部門の紹介/中央検査部
細菌検査
細菌検査とは、感染症(食中毒、髄膜炎、肺炎など)を発症または疑いのある患者さまの検体(喀痰、尿、便、血液、髄液、膿など)から原因菌(起炎菌)を検出し、菌名の決定(同定)と、どの薬(抗生物質)が効くのか(薬剤感受性検査)を調べる検査です。
細菌検査室
(1)培養と薬剤感受性検査
患者さんから提出された検体には無菌検体(本来なら細菌は存在しない:髄液、血液など)と常在菌のいる検体(多数の菌が存在:喀痰、便など)があります。これらの検体を培地(※1)に塗布し、24~48時間培養し病原性の疑いのある菌を検出します。ここでは喀痰、便を例に紹介します。喀痰、便を培地に塗布し、24~48時間培養すると写真(1)(2)のように細菌がコロニー(※2)を形成します。

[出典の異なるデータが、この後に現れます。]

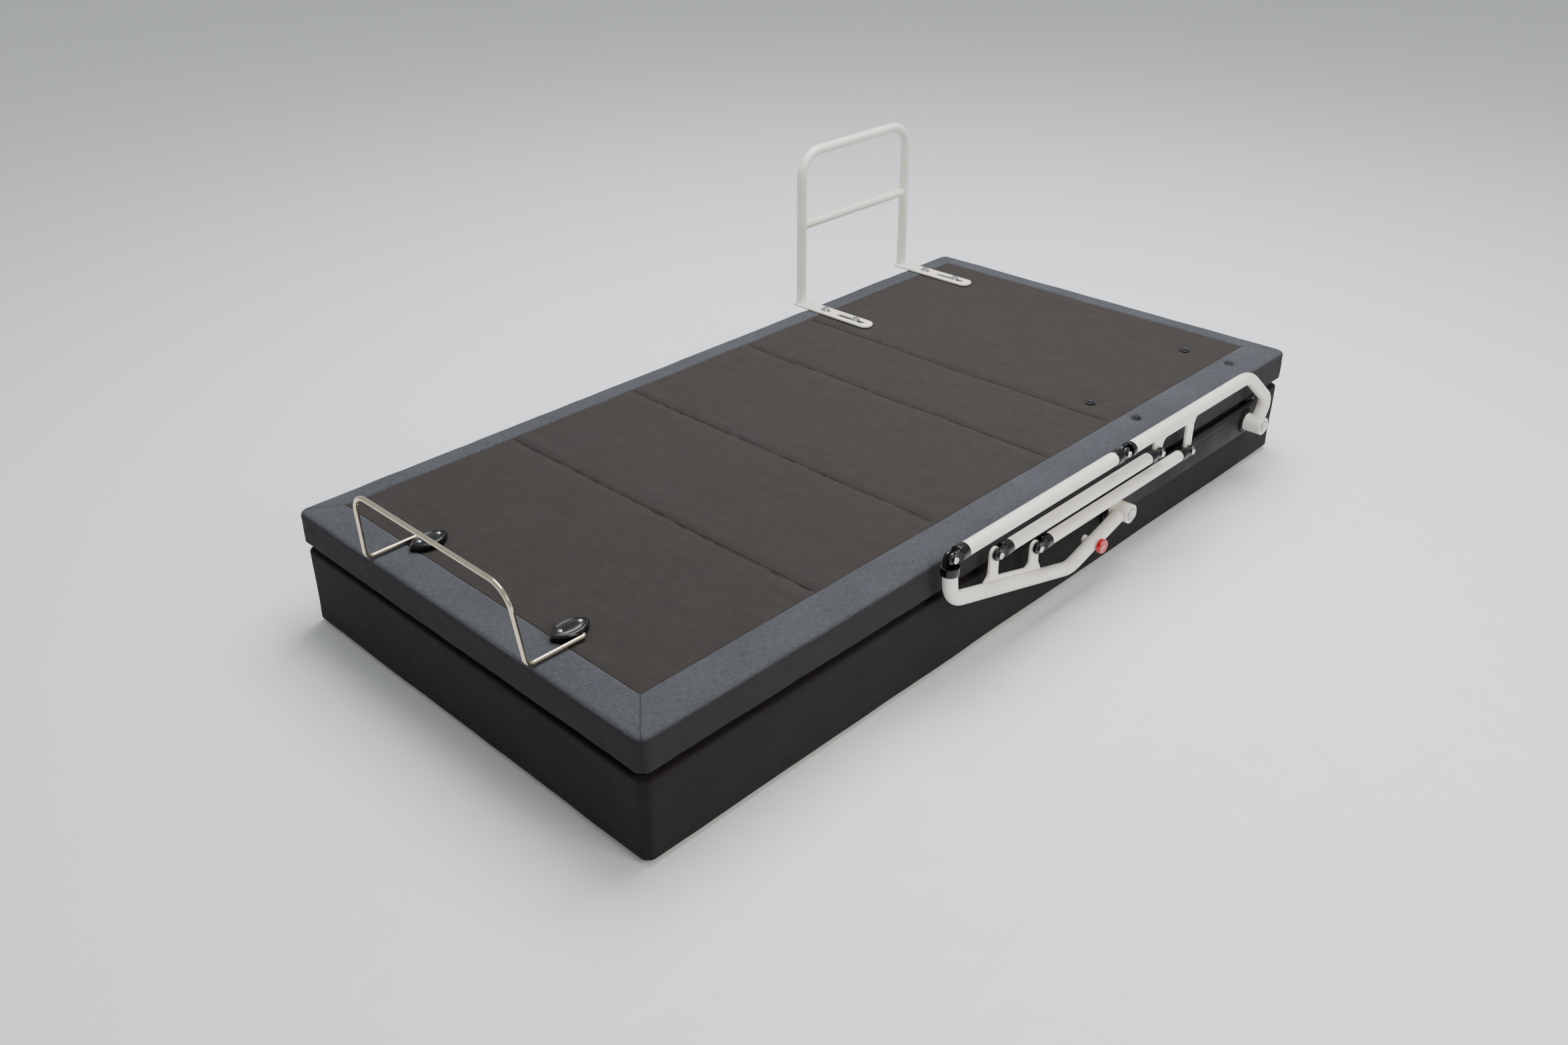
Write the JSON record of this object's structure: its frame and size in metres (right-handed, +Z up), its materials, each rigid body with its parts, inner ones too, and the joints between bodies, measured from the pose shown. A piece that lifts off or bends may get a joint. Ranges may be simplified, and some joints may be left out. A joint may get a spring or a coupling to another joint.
{
  "type": "adjustable bed base",
  "caption": "Upholstered adjustable bed base with tilting back, thigh and calf sections, folding side rail, assist handle and mattress retainer.",
  "frame": {"origin": "on the floor below the centre of the flat lying surface, at the middle glide's foot", "axes": "+X from the foot end to the head end, +Y to the side with the assist handle, +Z up"},
  "size_m": [2.0245, 1.105, 0.652],
  "materials": {
    "cover_fabric": "woven upholstery",
    "plywood": "plain",
    "black_steel": "powder coat",
    "zinc_steel": "zinc plated",
    "black_screw": "black oxide",
    "ivory_paint": "satin powder coat",
    "gloss_black": "moulded",
    "nickel": "nickel plated",
    "red_plastic": "moulded",
    "drive_plastic": "moulded",
    "drive_tube": "drawn",
    "steel_rod": "ground",
    "glide_plastic": "moulded"
  },
  "bodies": {
    "base": {"plinth_cover": "cover_fabric", "plinth_side_boards": "plywood", "plinth_end_boards": "plywood", "plinth_corner_blocks": "plywood", "floor_glides": "glide_plastic", "base_frame": "black_steel", "drive_brackets": "black_steel", "drive_pins": "zinc_steel", "seat_cover": "cover_fabric", "seat_board": "plywood", "seat_frame": "black_steel", "seat_hinge_pins": "zinc_steel", "control_box": "drive_plastic", "mains_inlet": "drive_plastic"},
    "thigh": {"thigh_cover": "cover_fabric", "thigh_board": "plywood", "thigh_frame": "black_steel", "knee_hinge_pins": "zinc_steel"},
    "calf": {"calf_cover": "cover_fabric", "calf_board": "plywood", "calf_frame": "black_steel", "retainer_clips": "gloss_black", "retainer_screws": "zinc_steel"},
    "retainer": {"mattress_retainer": "nickel"},
    "calf_link": {"calf_links": "black_steel"},
    "lumbar": {"lumbar_cover": "cover_fabric", "lumbar_board": "plywood", "lumbar_frame": "black_steel", "back_hinge_pins": "zinc_steel"},
    "back": {"back_cover": "cover_fabric", "back_board": "plywood", "back_frame": "black_steel", "assist_handle": "ivory_paint", "assist_foot_plates": "ivory_paint", "assist_bolts": "zinc_steel", "rail_carrier": "black_steel", "rail_carrier_bolts": "black_screw", "rail_pivot_bolts": "zinc_steel"},
    "head_drive": {"head_actuator_motor": "drive_plastic", "head_actuator_tube": "drive_tube"},
    "head_rod": {"head_actuator_rod": "steel_rod"},
    "foot_drive": {"foot_actuator_motor": "drive_plastic", "foot_actuator_tube": "drive_tube"},
    "foot_rod": {"foot_actuator_rod": "steel_rod"},
    "foot_side_post": {"foot_post": "ivory_paint", "foot_post_ears": "ivory_paint", "foot_post_end": "gloss_black", "foot_post_pins": "zinc_steel"},
    "head_side_post": {"head_post": "ivory_paint", "head_post_ears": "ivory_paint", "head_post_end": "gloss_black", "head_post_pins": "zinc_steel"},
    "top_rail_body": {"top_rail": "ivory_paint", "top_rail_ends": "gloss_black"},
    "middle_rail_body": {"middle_rail": "ivory_paint", "middle_rail_ends": "gloss_black"},
    "low_rail_body": {"low_rail": "ivory_paint", "low_rail_ends": "gloss_black"},
    "knob": {"release_knob": "red_plastic", "lock_pin": "zinc_steel"}
  },
  "joints": [
    {"name": "lumbar_tilt", "type": "hinge", "parent": "base", "child": "lumbar", "pos_m": [0.17, 0, 0.232], "axis": [0, -1, 0], "range_deg": [0, 20]},
    {"name": "back_tilt", "type": "hinge", "parent": "lumbar", "child": "back", "pos_m": [0.393, 0, 0.232], "axis": [0, -1, 0], "range_deg": [0, 35]},
    {"name": "thigh_tilt", "type": "hinge", "parent": "base", "child": "thigh", "pos_m": [-0.195, 0, 0.232], "axis": [0, 1, 0], "range_deg": [0, 30]},
    {"name": "calf_tilt", "type": "hinge", "parent": "thigh", "child": "calf", "pos_m": [-0.525, 0, 0.186], "axis": [0, -1, 0], "range_deg": [0, 48.09]},
    {"name": "calf_link_turn", "type": "hinge", "parent": "base", "child": "calf_link", "pos_m": [-0.56, 0, 0.15], "axis": [0, 1, 0], "range_deg": [0, 36.63]},
    {"name": "head_drive_turn", "type": "hinge", "parent": "base", "child": "head_drive", "pos_m": [0, 0.07, 0.12], "axis": [0, -1, 0], "range_deg": [0, 13.54]},
    {"name": "head_rod_slide", "type": "slide", "parent": "head_drive", "child": "head_rod", "axis": [0.9972, 0, 0.0745], "range_m": [0, 0.07523]},
    {"name": "foot_drive_turn", "type": "hinge", "parent": "base", "child": "foot_drive", "pos_m": [0.15, -0.07, 0.118], "axis": [0, 1, 0], "range_deg": [0, 3.25]},
    {"name": "foot_rod_slide", "type": "slide", "parent": "foot_drive", "child": "foot_rod", "axis": [-0.9996, 0, 0.0269], "range_m": [0, 0.05098]},
    {"name": "retainer_flip", "type": "hinge", "parent": "calf", "child": "retainer", "pos_m": [-0.887, 0, 0.2585], "axis": [0, 1, 0], "range_deg": [0, 130]},
    {"name": "rail_fold", "type": "hinge", "parent": "back", "child": "foot_side_post", "pos_m": [0.266, -0.533, 0.136], "axis": [0, 1, 0], "range_deg": [0, 80]},
    {"name": "head_post_fold", "type": "hinge", "parent": "back", "child": "head_side_post", "pos_m": [0.821, -0.533, 0.136], "axis": [0, 1, 0], "range_deg": [0, 80]},
    {"name": "top_rail_turn", "type": "hinge", "parent": "foot_side_post", "child": "top_rail_body", "pos_m": [-0.312, -0.533, 0.278], "axis": [0, -1, 0], "range_deg": [0, 80]},
    {"name": "middle_rail_turn", "type": "hinge", "parent": "foot_side_post", "child": "middle_rail_body", "pos_m": [-0.174, -0.533, 0.227], "axis": [0, -1, 0], "range_deg": [0, 80]},
    {"name": "low_rail_turn", "type": "hinge", "parent": "foot_side_post", "child": "low_rail_body", "pos_m": [-0.043, -0.533, 0.184], "axis": [0, -1, 0], "range_deg": [0, 80]},
    {"name": "release_pull", "type": "slide", "parent": "foot_side_post", "child": "knob", "axis": [0, -1, 0], "range_m": [0, 0.01], "stiffness_N_per_m": 400, "springref_m": -0.004}
  ],
  "couplings": [
    {"joint": "lumbar_tilt", "follows": "back_tilt", "ratio": 0.57143},
    {"joint": "head_drive_turn", "follows": "back_tilt", "ratio": 0.38681},
    {"joint": "head_rod_slide", "follows": "back_tilt", "m_per_rad": 0.12314},
    {"joint": "calf_tilt", "follows": "thigh_tilt", "ratio": 1.603},
    {"joint": "calf_link_turn", "follows": "thigh_tilt", "ratio": 1.2211},
    {"joint": "foot_drive_turn", "follows": "thigh_tilt", "ratio": 0.10826},
    {"joint": "foot_rod_slide", "follows": "thigh_tilt", "m_per_rad": 0.097363},
    {"joint": "head_post_fold", "follows": "rail_fold", "ratio": 1},
    {"joint": "top_rail_turn", "follows": "rail_fold", "ratio": 1},
    {"joint": "middle_rail_turn", "follows": "rail_fold", "ratio": 1},
    {"joint": "low_rail_turn", "follows": "rail_fold", "ratio": 1}
  ]
}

※1培地:細菌を増殖させるために適当な栄養素を含んだ液または固形のもの。
※2コロニー:培地上に発育し1種の菌からなる発育集団のこと。
培地より病原性を疑うコロニーを探し、菌名の同定と薬剤感受性検査を行います。
検査は通常3日~1週間くらいで報告が完了します。
(2)24時間対応検査
ウイルス感染症の検査
- インフルエンザウイルス抗原検査:鼻腔分泌物で、インフルエンザウイルス感染かどうかを調べる検査
- RSウイルス抗原検査: 鼻腔分泌物で、RSウイルス感染かどうかを調べる検査
- ノロウイルス抗原検査:便で、ノロウイルス感染かどうかを調べる検査
- ロタウイルス抗原検査:便で、ロタウイルス感染かどうかを調べる検査
- アデノウイルス抗原検査:便で、アデノウイルス感染かどうかを調べる検査
細菌感染症の検査
- 病原性大腸菌O157抗原迅速検査:便で、病原性大腸菌O157感染かどうかを調べる検査
- 尿中肺炎球菌抗原検査:尿で、肺炎球菌による肺炎あるいは敗血症かどうかを調べる検査
- 尿中レジオネラ抗原検査:尿で、レジオネラ菌による肺炎あるいは敗血症かどうかを調べる検査
- 血中マイコプラズマ抗体検査:血液でマイコプラズマ肺炎を調べる検査
- 喀痰中の結核菌の塗沫検査:喀痰を特殊な染色液で染め、抗酸菌(結核菌等)感染の有無を調べる検査
- 髄液中の塗抹検査:髄液を特殊な染色液で染め、細菌感染の有無を調べる検査
(3)チーム医療としての活動
院では、医師・看護師・薬剤師・細菌検査技師・事務員からなるICT(Infection Control Team:感染対策チーム)を設け、院内感染対策に力を注いでいます。